» **Request**: Write out exactly the lines that run from the line containing "Write part 2" through the line containing "- float(browFallAt(abs(a))) +"; both end lines belong to the answer.

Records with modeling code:
-- Begin --

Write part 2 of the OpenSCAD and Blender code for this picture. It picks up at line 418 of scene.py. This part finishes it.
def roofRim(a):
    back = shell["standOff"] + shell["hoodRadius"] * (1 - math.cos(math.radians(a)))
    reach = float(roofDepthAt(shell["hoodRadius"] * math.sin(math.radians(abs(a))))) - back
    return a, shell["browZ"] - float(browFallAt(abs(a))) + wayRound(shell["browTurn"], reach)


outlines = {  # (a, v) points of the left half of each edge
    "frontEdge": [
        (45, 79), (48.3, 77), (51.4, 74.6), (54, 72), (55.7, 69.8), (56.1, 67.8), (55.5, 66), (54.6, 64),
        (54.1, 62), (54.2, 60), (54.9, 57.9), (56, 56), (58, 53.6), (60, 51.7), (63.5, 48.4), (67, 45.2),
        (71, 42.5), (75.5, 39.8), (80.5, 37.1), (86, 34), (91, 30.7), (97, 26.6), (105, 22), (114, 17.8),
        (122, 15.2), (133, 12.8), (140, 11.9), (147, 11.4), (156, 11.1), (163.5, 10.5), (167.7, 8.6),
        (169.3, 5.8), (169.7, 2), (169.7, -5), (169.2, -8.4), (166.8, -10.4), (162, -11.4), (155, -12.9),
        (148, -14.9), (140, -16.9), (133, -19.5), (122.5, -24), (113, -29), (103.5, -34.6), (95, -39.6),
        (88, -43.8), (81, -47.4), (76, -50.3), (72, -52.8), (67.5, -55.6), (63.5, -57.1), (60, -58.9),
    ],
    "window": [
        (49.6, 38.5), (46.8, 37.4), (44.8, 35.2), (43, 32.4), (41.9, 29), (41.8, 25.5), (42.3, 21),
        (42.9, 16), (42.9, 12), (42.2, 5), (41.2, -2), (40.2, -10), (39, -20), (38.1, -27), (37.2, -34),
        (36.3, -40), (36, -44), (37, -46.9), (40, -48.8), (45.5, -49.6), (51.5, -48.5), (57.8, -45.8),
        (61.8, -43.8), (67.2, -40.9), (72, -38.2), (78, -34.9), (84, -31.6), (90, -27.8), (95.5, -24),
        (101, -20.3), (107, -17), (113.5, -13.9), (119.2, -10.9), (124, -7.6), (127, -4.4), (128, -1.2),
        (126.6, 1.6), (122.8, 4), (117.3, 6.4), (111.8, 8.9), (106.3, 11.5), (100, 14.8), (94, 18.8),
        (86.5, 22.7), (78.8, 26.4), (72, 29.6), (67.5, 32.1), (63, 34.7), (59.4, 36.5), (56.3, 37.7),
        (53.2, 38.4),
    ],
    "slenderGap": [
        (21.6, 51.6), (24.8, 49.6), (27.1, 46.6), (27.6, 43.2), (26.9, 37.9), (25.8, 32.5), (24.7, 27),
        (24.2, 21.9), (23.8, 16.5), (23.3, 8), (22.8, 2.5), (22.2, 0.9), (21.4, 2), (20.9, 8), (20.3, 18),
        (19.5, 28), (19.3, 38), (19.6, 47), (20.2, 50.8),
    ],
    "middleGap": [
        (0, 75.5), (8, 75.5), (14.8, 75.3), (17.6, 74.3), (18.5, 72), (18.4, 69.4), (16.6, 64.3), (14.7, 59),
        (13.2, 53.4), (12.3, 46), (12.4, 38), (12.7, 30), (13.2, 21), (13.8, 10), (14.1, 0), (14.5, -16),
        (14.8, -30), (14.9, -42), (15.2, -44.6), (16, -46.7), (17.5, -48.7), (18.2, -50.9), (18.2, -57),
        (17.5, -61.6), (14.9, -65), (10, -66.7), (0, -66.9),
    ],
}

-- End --
-- Begin --

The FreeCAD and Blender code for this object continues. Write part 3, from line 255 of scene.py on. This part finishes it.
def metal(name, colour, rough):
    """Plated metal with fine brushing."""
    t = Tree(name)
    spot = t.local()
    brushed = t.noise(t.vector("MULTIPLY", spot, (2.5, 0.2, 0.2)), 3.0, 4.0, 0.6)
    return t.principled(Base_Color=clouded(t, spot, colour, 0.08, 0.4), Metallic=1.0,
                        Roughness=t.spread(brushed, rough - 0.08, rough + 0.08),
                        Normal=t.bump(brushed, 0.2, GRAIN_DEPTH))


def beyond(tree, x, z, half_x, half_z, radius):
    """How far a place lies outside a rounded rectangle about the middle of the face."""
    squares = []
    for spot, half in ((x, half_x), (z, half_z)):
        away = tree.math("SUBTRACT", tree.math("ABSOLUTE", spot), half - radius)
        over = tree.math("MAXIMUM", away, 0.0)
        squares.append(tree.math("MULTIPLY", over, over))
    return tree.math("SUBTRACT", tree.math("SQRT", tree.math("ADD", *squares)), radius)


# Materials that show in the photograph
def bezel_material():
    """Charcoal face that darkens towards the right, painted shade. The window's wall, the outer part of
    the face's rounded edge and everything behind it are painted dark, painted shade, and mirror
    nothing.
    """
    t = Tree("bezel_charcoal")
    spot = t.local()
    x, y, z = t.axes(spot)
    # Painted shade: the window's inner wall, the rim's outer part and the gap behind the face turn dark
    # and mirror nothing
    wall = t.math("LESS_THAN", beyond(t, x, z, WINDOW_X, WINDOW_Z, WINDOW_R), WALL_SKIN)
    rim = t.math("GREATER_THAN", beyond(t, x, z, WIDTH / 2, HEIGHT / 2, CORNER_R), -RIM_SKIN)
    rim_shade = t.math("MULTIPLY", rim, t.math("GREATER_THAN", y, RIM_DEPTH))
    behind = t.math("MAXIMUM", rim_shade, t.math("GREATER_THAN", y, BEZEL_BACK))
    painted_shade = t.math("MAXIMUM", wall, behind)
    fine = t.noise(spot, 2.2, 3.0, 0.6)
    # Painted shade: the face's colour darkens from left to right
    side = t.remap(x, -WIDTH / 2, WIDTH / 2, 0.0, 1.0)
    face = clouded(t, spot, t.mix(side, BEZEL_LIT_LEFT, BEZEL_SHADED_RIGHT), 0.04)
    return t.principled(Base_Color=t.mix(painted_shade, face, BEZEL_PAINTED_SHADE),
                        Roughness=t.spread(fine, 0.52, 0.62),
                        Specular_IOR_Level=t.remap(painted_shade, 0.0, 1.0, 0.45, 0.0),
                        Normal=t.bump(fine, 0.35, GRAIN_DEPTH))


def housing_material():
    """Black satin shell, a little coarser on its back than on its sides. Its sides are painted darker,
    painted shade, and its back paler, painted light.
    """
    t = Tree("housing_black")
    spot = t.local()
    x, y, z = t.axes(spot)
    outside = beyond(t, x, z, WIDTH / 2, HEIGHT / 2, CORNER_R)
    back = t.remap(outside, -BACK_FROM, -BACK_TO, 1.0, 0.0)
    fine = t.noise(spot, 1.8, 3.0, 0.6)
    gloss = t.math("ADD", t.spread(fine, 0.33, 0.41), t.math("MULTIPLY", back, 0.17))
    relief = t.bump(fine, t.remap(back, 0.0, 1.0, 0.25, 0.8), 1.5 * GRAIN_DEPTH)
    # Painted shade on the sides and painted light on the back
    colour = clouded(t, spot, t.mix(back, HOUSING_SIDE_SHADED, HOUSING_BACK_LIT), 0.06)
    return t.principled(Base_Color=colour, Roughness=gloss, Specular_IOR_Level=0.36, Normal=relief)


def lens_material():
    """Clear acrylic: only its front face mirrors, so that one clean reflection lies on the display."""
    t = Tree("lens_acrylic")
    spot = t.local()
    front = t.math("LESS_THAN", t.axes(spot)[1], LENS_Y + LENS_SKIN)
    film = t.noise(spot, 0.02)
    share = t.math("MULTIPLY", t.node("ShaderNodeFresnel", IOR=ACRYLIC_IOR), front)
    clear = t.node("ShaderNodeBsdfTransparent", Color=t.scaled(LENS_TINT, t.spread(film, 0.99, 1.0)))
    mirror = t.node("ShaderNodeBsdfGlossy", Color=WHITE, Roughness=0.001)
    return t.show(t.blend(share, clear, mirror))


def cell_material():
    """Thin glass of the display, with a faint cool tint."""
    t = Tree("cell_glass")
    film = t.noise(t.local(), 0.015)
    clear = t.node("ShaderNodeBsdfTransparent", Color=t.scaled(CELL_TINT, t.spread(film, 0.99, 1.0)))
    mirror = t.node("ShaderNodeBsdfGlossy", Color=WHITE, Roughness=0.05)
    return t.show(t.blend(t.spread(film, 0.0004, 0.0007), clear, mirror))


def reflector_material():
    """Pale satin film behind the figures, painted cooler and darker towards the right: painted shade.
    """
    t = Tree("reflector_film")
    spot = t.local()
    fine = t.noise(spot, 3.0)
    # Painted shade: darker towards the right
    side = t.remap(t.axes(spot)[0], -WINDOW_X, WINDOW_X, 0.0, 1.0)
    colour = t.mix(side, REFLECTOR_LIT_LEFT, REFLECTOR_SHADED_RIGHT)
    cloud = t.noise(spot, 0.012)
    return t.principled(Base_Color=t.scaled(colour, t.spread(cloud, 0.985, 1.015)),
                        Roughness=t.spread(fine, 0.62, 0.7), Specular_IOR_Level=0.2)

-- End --

» **Complete answer**:
Write part 2 of the OpenSCAD and Blender code for this picture. It picks up at line 418 of scene.py. This part finishes it.
def roofRim(a):
    back = shell["standOff"] + shell["hoodRadius"] * (1 - math.cos(math.radians(a)))
    reach = float(roofDepthAt(shell["hoodRadius"] * math.sin(math.radians(abs(a))))) - back
    return a, shell["browZ"] - float(browFallAt(abs(a))) + wayRound(shell["browTurn"], reach)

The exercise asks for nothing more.